If you’re going through hell, keep going.
-Winston Churchill
      

 I keep thinking about the movie Men in Black.  Throughout the movie you find out different characters who look perfectly normal are aliens.  I relate to this because I have always felt as though I was trying to hide my alienism from the rest of the world.  People would look at me funny and I would know they were on to me.  But then I would also look at other people and wonder.  I remember as a little girl thinking that the abuse was normal and all little girls went through it.  It was part of life.  But as I asked questions and got older I found out most of my friends were not abused.  This wasn't normal.  I was different.
    
     Through life on occasion I would be pleasantly surprised to find there were people like me.  I say pleasantly only because the more of them I met the more "okay" I felt.  In many of my discussions with Dave, he has helped me to feel even more "okay".  He has a tendency to point out the good, the strengths I have gained through it, and the ways God can use me.
     This morning I was thinking how God has strategically placed women who have been abused and what a threat to the enemy we can all be if we suit up, if we lock arms and go after him where it hurts.  We have suffered one of the most heinous offenses.  I've said to Dave many times, "What can they do to me, now?"  I've seen the worst of what the enemy can do.  The stuff I have lived through has caused a lot of fear in my life, but as it fades through healing there is a bravery that grows bigger than any fear I have ever felt.  There is a healthier anger at the true enemy.  To suit up, we have to face it, face what happened to us.  We have to feel the anger, forgive the offender and find who we are in Christ.  He has a plan for us and in these days we can be powerful.  The enemy whispers shame, guilt and hatred in our ears to keep us bound and immobile in the fight against him.  When we don't face the abuse we lose, he wins.  We are everywhere, in all shapes and sizes, with the ability to influence others where God has placed us.
     Dave's words haunted me for days when he said, "Your story has no power until you share it."  As I have shared I have seen heads pop up in the crowd and say, "I was abused and I'm healing."  We heal and then we reach out to others and hold their hands so they can heal.  Everyone that breaks free of the bondage of abuse takes power from the enemy. 

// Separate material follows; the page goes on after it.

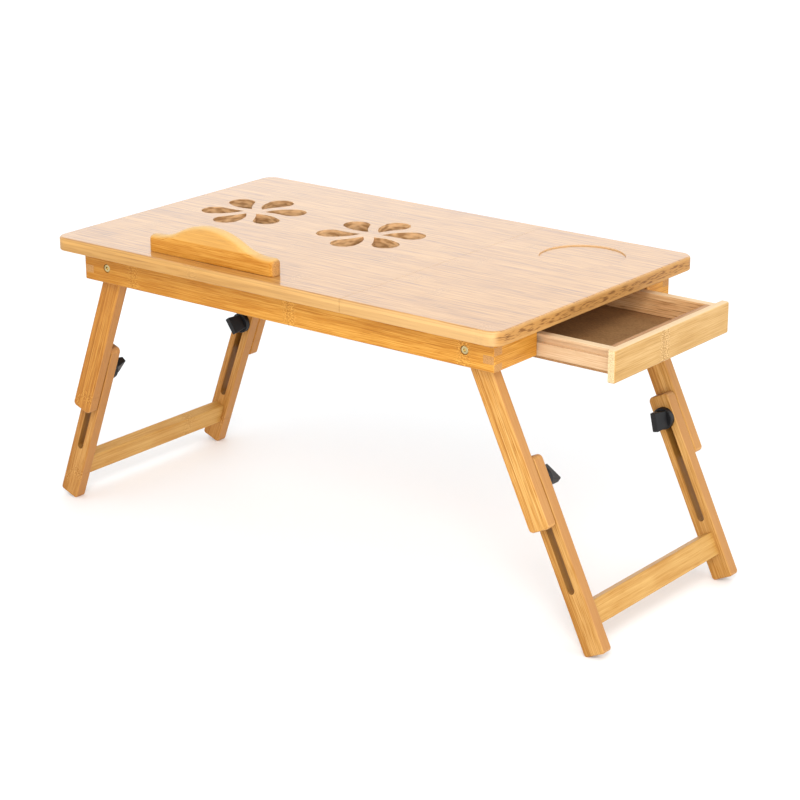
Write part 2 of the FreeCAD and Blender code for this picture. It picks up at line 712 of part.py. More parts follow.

     The enemy hit us hard when some of us were very young and we need to do the same.  I recently sat down with my two daughters and told them my whole story.  They were absolutely amazing.  They have both been a huge support to me and I am so glad I told them.  It has helped them understand me and the crap I put them through growing up.  The best part of it was when I heard them say, "We have to talk to our kids."  I wasn't ready when my kids were little but I look at my grand kids and I ache for them.  I have come forward and stepped out for those 6 precious little lives.  Boys and girls are both abused. 
     We talk to kids about how to stay safe so they don't become victims, but how do we do this early enough when some of them are toddlers.  I know a girl who was abused at three years old and had no idea what was happening to her and that it was wrong.  She was never taken for counseling or allowed to talk about it.  She has never healed.  When abuse victims don't heal, they hurt themselves.  They become promiscuous or prostitutes, they cut themselves and become addicts.  When the abuser stops hurting them, they continue abusing themselves.  I did it.  I have abused myself for most of my life. 
     What about the little boy who was abused at three years old.  His mother felt guilty because she had brought the abuser into the boys life.  She didn't know that even though he acted completely normal during the day, he cried at night.  The boy became an overachiever and in the mothers guilt and denial she thought he was okay because he got good grades and his bedroom walls were covered with awards.  Of course he is okay.  As he grew into his preteen years, she didn't know he fought the demons of pornography every night.  She didn't know that he felt dirty every time he satisfied himself trying to escape the horror in his mind.  She didn't know that he found alcohol to soothe the guilt and that his he was a sex addict.  She didn't know he fantasized about hurting other little boys.  She didn't understand that those other little boys represented himself.  One day he went to prison for years because he really hurt someone.  How would she know?  Now all the little boys who were his victims are hurting themselves and the cycle goes on affecting generations.  They may not all abuse others, but if they don't heal they will abuse themselves.  Often the children of victims become the victims.  Who is to blame?  The original abuser, the mother and the victim who became the abuser.

     I wasn't abused because I am different, I am different because I was abused.


Though I can’t change what happened, I can choose how to react. And I don’t want to spend the rest of my life being bitter and locked up.